INSTRUCTION> Check each line of the data below for the word "from", then extract the ones that have it.

# # # # #

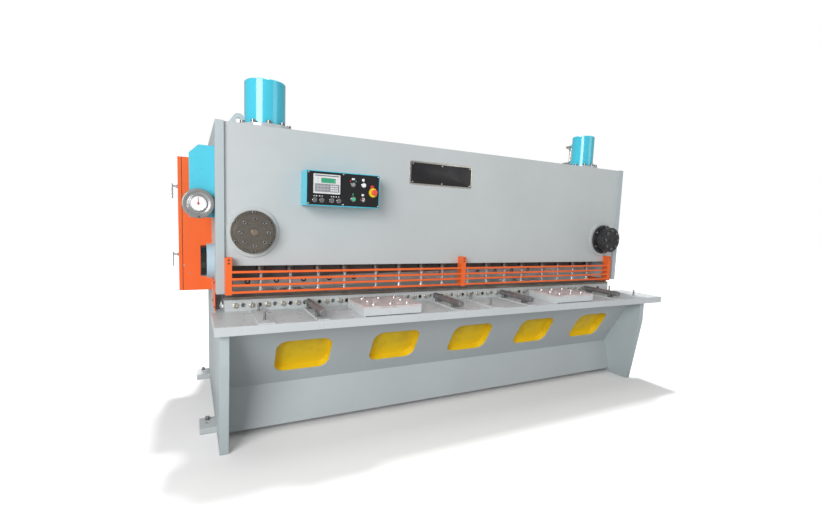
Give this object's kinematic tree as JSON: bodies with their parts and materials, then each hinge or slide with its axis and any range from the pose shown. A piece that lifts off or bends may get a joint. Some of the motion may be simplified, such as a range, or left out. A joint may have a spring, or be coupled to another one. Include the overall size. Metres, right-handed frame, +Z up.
{
  "type": "hydraulic guillotine shear",
  "caption": "Hydraulic guillotine shear with sliding blade beam, hold-downs behind a finger guard, roller and ball table, panel, side handwheel and cabinet.",
  "frame": {"origin": "on the floor, at the centre of the four anchor holes", "axes": "+X to the right along the blades seen from the operator, +Y to the back, +Z up"},
  "size_m": [4.234, 1.819, 2.397],
  "materials": {
    "grey_paint": "satin enamel",
    "cyan_paint": "gloss enamel",
    "orange_paint": "semi-gloss enamel",
    "yellow_paint": "semi-gloss enamel",
    "ground_steel": "ground",
    "blade_steel": "ground, oiled",
    "zinc_plate": "zinc plated",
    "polished_steel": "polished",
    "blued_steel": "blued",
    "hard_chrome": "hard chrome",
    "black_oxide": "black oxide",
    "dark_cast_iron": "machined, oiled",
    "black_lacquer": "gloss lacquer",
    "white_plastic": "satin",
    "grey_plastic": "satin",
    "green_plastic": "gloss",
    "red_plastic": "gloss",
    "wheel_grey": "fine texture",
    "dial_white": "satin",
    "motor_grey": "hammer enamel"
  },
  "bodies": {
    "frame": {"left_housing": "grey_paint", "right_housing": "grey_paint", "front_plate": "grey_paint", "bed": "grey_paint", "work_table": "grey_paint", "feet": "grey_paint", "apron": "grey_paint", "apron_liner": "yellow_paint", "bed_top_plate": "ground_steel", "lower_blade": "blade_steel", "bed_bolts": "zinc_plate", "ball_plates": "grey_paint", "transfer_balls": "polished_steel", "table_posts": "ground_steel", "throat_guards": "orange_paint", "finger_guard": "orange_paint", "main_cylinder_left": "cyan_paint", "main_cylinder_right": "cyan_paint", "cylinder_bolts": "black_oxide", "front_guide_left": "dark_cast_iron", "front_guide_right": "black_oxide", "guide_bolts": "black_oxide", "side_caps": "black_oxide", "hold_down_cylinders": "grey_paint", "panel_box": "cyan_paint", "panel_face": "black_lacquer", "operator_unit": "white_plastic", "socket_screws": "zinc_plate", "gap_housing": "cyan_paint", "cabinet": "orange_paint", "rear_beam": "grey_paint", "gauge_drive": "motor_grey", "oil_tank": "grey_paint", "pump_motor": "motor_grey"},
    "ram_assembly": {"ram": "grey_paint", "upper_blade": "blade_steel", "piston_rods": "hard_chrome"},
    "hold_downs": {"hold_down_plungers": "hard_chrome"},
    "handwheel": {"gap_handwheel": "wheel_grey", "gap_dial": "dial_white"},
    "pointer": {"dial_pointer": "red_plastic"},
    "door": {"cabinet_door": "orange_paint"},
    "upper_latch": {"latch_upper": "hard_chrome"},
    "lower_latch": {"latch_lower": "hard_chrome"},
    "gauge": {"back_gauge": "grey_paint"},
    "screw_left": {"gauge_screw_left": "ground_steel"},
    "screw_right": {"gauge_screw_right": "ground_steel"},
    "roller_1": {"table_roller_1": "blued_steel"},
    "jog_1": {"jog_button_1": "grey_plastic"},
    "roller_2": {"table_roller_2": "blued_steel"},
    "jog_2": {"jog_button_2": "grey_plastic"},
    "roller_3": {"table_roller_3": "blued_steel"},
    "jog_3": {"jog_button_3": "grey_plastic"},
    "roller_4": {"table_roller_4": "blued_steel"},
    "jog_4": {"jog_button_4": "grey_plastic"},
    "start": {"start_button": "green_plastic"},
    "lamp": {"lamp_button": "white_plastic"},
    "selector": {"mode_selector": "grey_plastic"},
    "key": {"key_switch": "zinc_plate"},
    "stop": {"emergency_stop": "red_plastic"}
  },
  "joints": [
    {"name": "ram_slide", "type": "slide", "parent": "frame", "child": "ram_assembly", "axis": [0, 0, -1], "range_m": [0, 0.1]},
    {"name": "hold_down_slide", "type": "slide", "parent": "frame", "child": "hold_downs", "axis": [0, 0, -1], "range_m": [0, 0.0175]},
    {"name": "handwheel_turn", "type": "hinge", "parent": "frame", "child": "handwheel", "pos_m": [-1.992, -0.6, 1.543], "axis": [0, -1, 0], "continuous": true},
    {"name": "pointer_turn", "type": "hinge", "parent": "handwheel", "child": "pointer", "pos_m": [-1.992, -0.64, 1.543], "axis": [0, -1, 0], "continuous": true},
    {"name": "cabinet_door_swing", "type": "hinge", "parent": "frame", "child": "door", "pos_m": [-2.111, 0.491, 1.395], "axis": [0, 0, -1], "range_deg": [0, 110]},
    {"name": "latch_upper_turn", "type": "hinge", "parent": "door", "child": "upper_latch", "pos_m": [-2.12, -0.07, 1.675], "axis": [1, 0, 0], "range_deg": [0, 90]},
    {"name": "latch_lower_turn", "type": "hinge", "parent": "door", "child": "lower_latch", "pos_m": [-2.12, -0.07, 1.175], "axis": [1, 0, 0], "range_deg": [0, 90]},
    {"name": "jog_1_push", "type": "slide", "parent": "frame", "child": "jog_1", "axis": [0, 1, 0], "range_m": [0, 0.004], "stiffness_N_per_m": 400},
    {"name": "jog_2_push", "type": "slide", "parent": "frame", "child": "jog_2", "axis": [0, 1, 0], "range_m": [0, 0.004], "stiffness_N_per_m": 400},
    {"name": "jog_3_push", "type": "slide", "parent": "frame", "child": "jog_3", "axis": [0, 1, 0], "range_m": [0, 0.004], "stiffness_N_per_m": 400},
    {"name": "jog_4_push", "type": "slide", "parent": "frame", "child": "jog_4", "axis": [0, 1, 0], "range_m": [0, 0.004], "stiffness_N_per_m": 400},
    {"name": "start_push", "type": "slide", "parent": "frame", "child": "start", "axis": [0, 1, 0], "range_m": [0, 0.004], "stiffness_N_per_m": 400},
    {"name": "lamp_push", "type": "slide", "parent": "frame", "child": "lamp", "axis": [0, 1, 0], "range_m": [0, 0.004], "stiffness_N_per_m": 400},
    {"name": "selector_turn", "type": "hinge", "parent": "frame", "child": "selector", "pos_m": [-1.028, -0.832, 1.715], "axis": [0, -1, 0], "range_deg": [-45, 45]},
    {"name": "key_turn", "type": "hinge", "parent": "frame", "child": "key", "pos_m": [-0.955, -0.832, 1.616], "axis": [0, -1, 0], "range_deg": [0, 90]},
    {"name": "stop_push", "type": "slide", "parent": "frame", "child": "stop", "axis": [0, 1, 0], "range_m": [0, 0.005]},
    {"name": "roller_1_spin", "type": "hinge", "parent": "frame", "child": "roller_1", "pos_m": [-1.29, -0.88, 0.882], "axis": [0, 1, 0], "continuous": true},
    {"name": "roller_2_spin", "type": "hinge", "parent": "frame", "child": "roller_2", "pos_m": [-0.24638, -0.88, 0.882], "axis": [0, 1, 0], "continuous": true},
    {"name": "roller_3_spin", "type": "hinge", "parent": "frame", "child": "roller_3", "pos_m": [0.435, -0.88, 0.882], "axis": [0, 1, 0], "continuous": true},
    {"name": "roller_4_spin", "type": "hinge", "parent": "frame", "child": "roller_4", "pos_m": [1.47863, -0.88, 0.882], "axis": [0, 1, 0], "continuous": true},
    {"name": "back_gauge_slide", "type": "slide", "parent": "frame", "child": "gauge", "axis": [0, 1, 0], "range_m": [-0.44, 0.23]},
    {"name": "gauge_screw_left_spin", "type": "hinge", "parent": "frame", "child": "screw_left", "pos_m": [-1.222, 0.02, 0.889], "axis": [0, 1, 0], "continuous": true},
    {"name": "gauge_screw_right_spin", "type": "hinge", "parent": "frame", "child": "screw_right", "pos_m": [1.222, 0.02, 0.889], "axis": [0, 1, 0], "continuous": true}
  ],
  "couplings": [
    {"joint": "pointer_turn", "follows": "handwheel_turn", "ratio": -1},
    {"joint": "gauge_screw_left_spin", "follows": "back_gauge_slide", "rad_per_m": 314.16},
    {"joint": "gauge_screw_right_spin", "follows": "back_gauge_slide", "rad_per_m": 314.16}
  ]
}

# # # # #

WRITTEN ANSWER>
Give this object's kinematic tree as JSON: bodies with their parts and materials, then each hinge or slide with its axis and any range from the pose shown. A piece that lifts off or bends may get a joint. Some of the motion may be simplified, such as a range, or left out. A joint may have a spring, or be coupled to another one. Include the overall size. Metres, right-handed frame, +Z up.
  "frame": {"origin": "on the floor, at the centre of the four anchor holes", "axes": "+X to the right along the blades seen from the operator, +Y to the back, +Z up"},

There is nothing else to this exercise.